Oui, cela arrive aux magistrats de passer un quart d'heure sur un dossier. Ils arrivent à l'audience avec 150 dossiers en main, ce qui veut dire qu'ils sont inondés par les dossiers. Cela qui gâche leur travail.
Leur travail est donc bâclé ?
Vous savez, un jugement, c'est un costume sur mesure. Je m'explique : il y a un principe qui s'appelle la personnalisation de la peine. C'est-à-dire que la peine est décidée en fonction de la personnalité de l'inculpé. Ce qui fait donc qu'il faut des enquêtes, des investigations, des recherches et des écoutes de témoignages avant de juger une affaire. Ce que ne font pas les magistrats faute de temps et en raison de l'importance des dossiers qu'ils ont entre les mains. C'est une calamité pour la qualité du jugement. Les magistrats sont obligés de les expédier et de les passer rapidement.
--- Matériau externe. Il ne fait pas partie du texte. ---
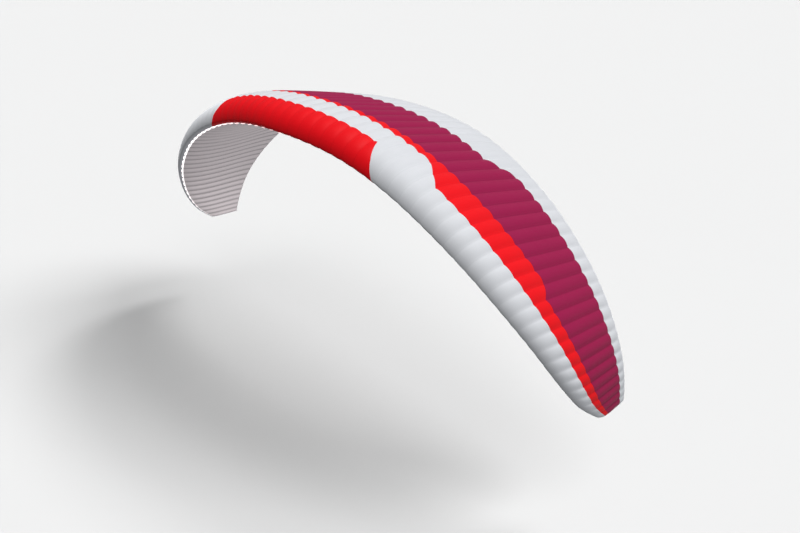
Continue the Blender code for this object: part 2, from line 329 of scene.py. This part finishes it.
def at_height(rib, girth, off):
    """Point at a rib and a girth, so far off the surface through the seams."""
    share, chord, setback, lean, out, level = section(rib)
    back, height = profile(girth, share)
    nose = outward(girth, share)
    back = back * chord + nose[0] * off
    height = height * chord + nose[1] * off + math.copysign(HEM_HEIGHT * girth**HEM_FADE, girth)
    twist = smooth(PLAN, "twist", share)
    aft = back * math.cos(twist) + height * math.sin(twist)
    up = height * math.cos(twist) - back * math.sin(twist)
    x = out + math.sin(lean) * up
    return Vector((math.copysign(x, rib), setback + aft, level + math.cos(lean) * up))


HANG_GIRTH = -math.sqrt(HANG_POINT)
HANG_HEIGHT = billow(0.0, HANG_GIRTH, "seam") + billow(0.0, HANG_GIRTH, "crown")
ORIGIN = at_height(0.0, HANG_GIRTH, HANG_HEIGHT)


def place(rib, girth, inset=0.0):
    """Point on the sewn sail, or as far inside it as the inset says."""
    return at_height(rib, girth, raised(rib, girth, section(rib)[1]) - inset) - ORIGIN


def seam(table):
    """Girth of a seam at a rib."""
    return lambda rib: math.sqrt(straight(table, "share", abs(rib)))


def edge_at(girth):
    """Line across the whole span at one girth."""
    return lambda rib: girth


def steps(first, last):
    """Ribs from first to last: both of them, and CELL_STEPS to a cell between."""
    between = range(math.floor(first * CELL_STEPS) + 1, math.ceil(last * CELL_STEPS))
    return [first, *(i / CELL_STEPS for i in between), last]


def girth_rows(front, rear, rows):
    """Girths of a panel's rows at a rib."""
    return lambda rib: [front(rib) + (rear(rib) - front(rib)) * j / rows for j in range(rows + 1)]


def red_end(girth):
    """Rib at which the red nose panel's slanted end lies, at a girth."""
    share = (girth - LIP) / (seam(NOSE_SEAM)(0) - LIP)
    return RED_END[0] + (RED_END[1] - RED_END[0]) * share


def mirror_columns(columns):
    """A right half's columns, from the middle outwards, with the left half's before them."""
    left = [[(-rib, girth) for rib, girth in column] for column in reversed(columns[1:])]
    return left + columns


def nose_rows():
    """Girths of the nose panels' rows, from the intake lip to the nose seam."""
    return girth_rows(edge_at(LIP), seam(NOSE_SEAM), NOSE_ROWS)(0.0)


def lip(rib):
    """Girth of the intakes' front lip at a rib."""
    t = rib + 0.5 - math.floor(rib + 0.5)
    return LIP - LIP_DIP * abs(2 * t - 1) ** LIP_CORNER


def with_lip(columns):
    """Nose panel's columns with their first row on the dipping lip."""
    return [[(column[0][0], lip(column[0][0])), *column[1:]] for column in columns]


def row_columns(front, rear, rows, last):
    """Columns of a panel that runs across the middle of the span between two seams."""
    girths = girth_rows(front, rear, rows)
    return mirror_columns([[(rib, girth) for girth in girths(rib)] for rib in steps(0.0, last)])


def red_nose_columns():
    """From the intake lip to the nose seam, with slanted ends."""
    start = SLANT_RIBS[0]
    columns = [[(rib, girth) for girth in nose_rows()] for rib in steps(0.0, start)]
    for i in range(1, SLANT_COLUMNS + 1):
        part = i / SLANT_COLUMNS
        columns.append([(start + (red_end(g) - start) * part, g) for g in nose_rows()])
    return mirror_columns(columns)


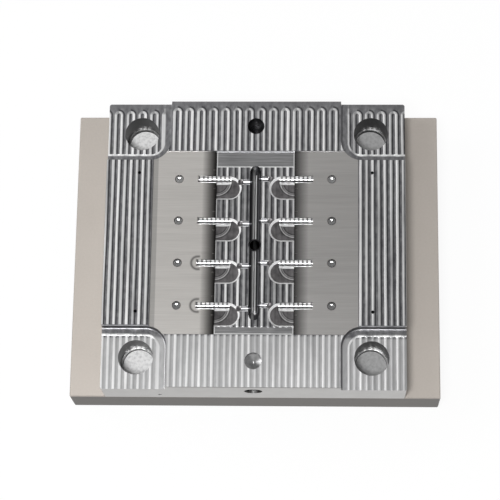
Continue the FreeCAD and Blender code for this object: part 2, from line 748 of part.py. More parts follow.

Existe-t-il de la corruption dans le corps des magistrats ?
Je n'ai pas rencontré trop de cas.
Pensez-vous que les magistrats rendent de mauvaises décisions de justice ?
Je dirai simplement que leurs décisions pourraient être meilleures.
Pourquoi, justement, les magistrats croulent-ils sous les dossiers ?
Parce qu'il y a une inflation judiciaire. Les gens multiplient les procès et cela ne coûte pas cher. Ils font appel et des pourvois en cassation.
Existe-t-il des magistrats qui vivent dans des conditions matérielles pénibles ?
Oui, il y a des magistrats qui vivent dans des conditions qui laissent à désirer.
Que faudrait-il faire pour améliorer les choses ?
Il faut tout d'abord recruter des magistrats. Le nombre actuel des magistrats est insuffisant pour traiter les affaires qui se présentent à la justice. C'est une corporation respectable qui fait un travail difficile. La corporation des magistrats fait ce qu'elle peut. Ils font des efforts, mais nous sommes loin de la situation idéale. Former un bon magistrat, ce n'est pas une chose facile. Aussi, il faut spécialiser les magistrats, il leur faut des formations professionnelles continues. Il faut aussi que l'Ecole de la magistrature forme plus de magistrats. C'est un métier difficile mais qui s'apprend.